The current location of the river is an artefact of the most recent period of glaciation. After the ice melted, the postglacial Champlain Sea occupied the St. Lawrence valley for thousands of years. As the sea receded, the river bed was gradually established in the glacial materials left behind. About 9500 years ago, the Québec promontory was an island surrounded by two channels. The north channel, now the site of Québec's Lower Town, gradually dried up as the land rebounded. Today, the river and the tidal stream flow entirely along the ancient south channel.
Released from the burden of the glacier but still isostatically depressed as a result of its weight, the Québec region is flooded by the Champlain Sea to an elevation of 230 m.
Québec gradually rebounds, and the Champlain Sea recedes. The first two high points on île d'Orléans emerge at an elevation of about 120 m.
As the area continues to rebound, the sea becomes a river. At an elevation of about 60 m, numerous channels develop around the higher points of land.
The course followed by the present-day St.
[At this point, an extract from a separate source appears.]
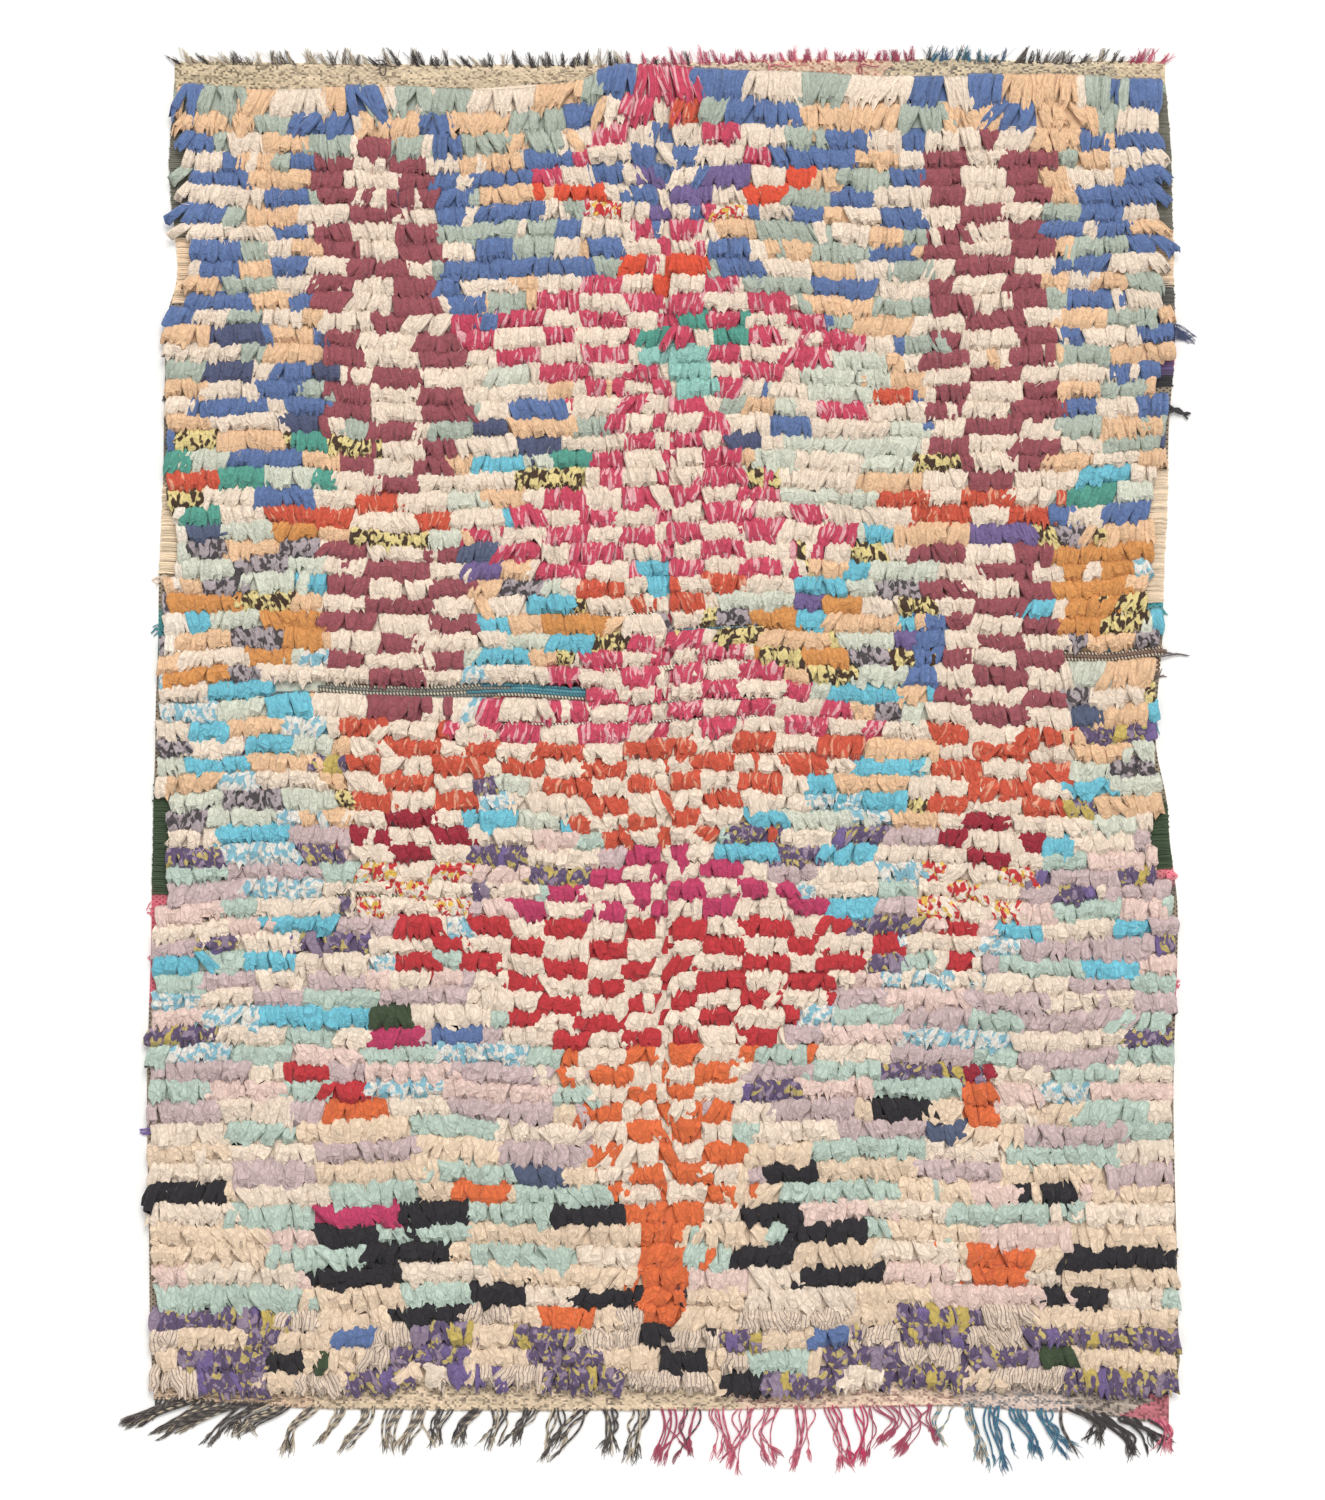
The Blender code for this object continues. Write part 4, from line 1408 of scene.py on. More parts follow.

Lawrence River is the product of a long history of tectonic, glacial, and marine events.
Many of the flats that border the St. Lawrence estuary, such as those at Cap-Tourmente and Montmagny, are made up of vast accumulations of muddy sediment left behind after the retreat of the postglacial sea. These tidal mudflats are an ideal environment for the growth of bulrushes, a plant whose roots are an essential part of the diet of migrating snow geese.
The narrowing of the river inspired the Amerindian name for the city, 'Québec', wich became a part of history and means 'where the river narrows.
In 1608, when Champlain decided to establish a colony at the site of present-day Québec, it was because of the many advantages afforded by the geography of the location. From a strategic point of view, the Québec promontory offered an excellent natural defence. Because of the narrowness of the river, the passage of every ship could be monitored from the shore.
From an economic point of view, the river was also a natural gateway to the interior of the continent, guaranteeing access to the fur trade. Because of its location between the estuary and the river, Québec has long been a transshipment point from marine transportation to rail and river systems, a factor which has contributed greatly to its growth and to its development as a major seaport.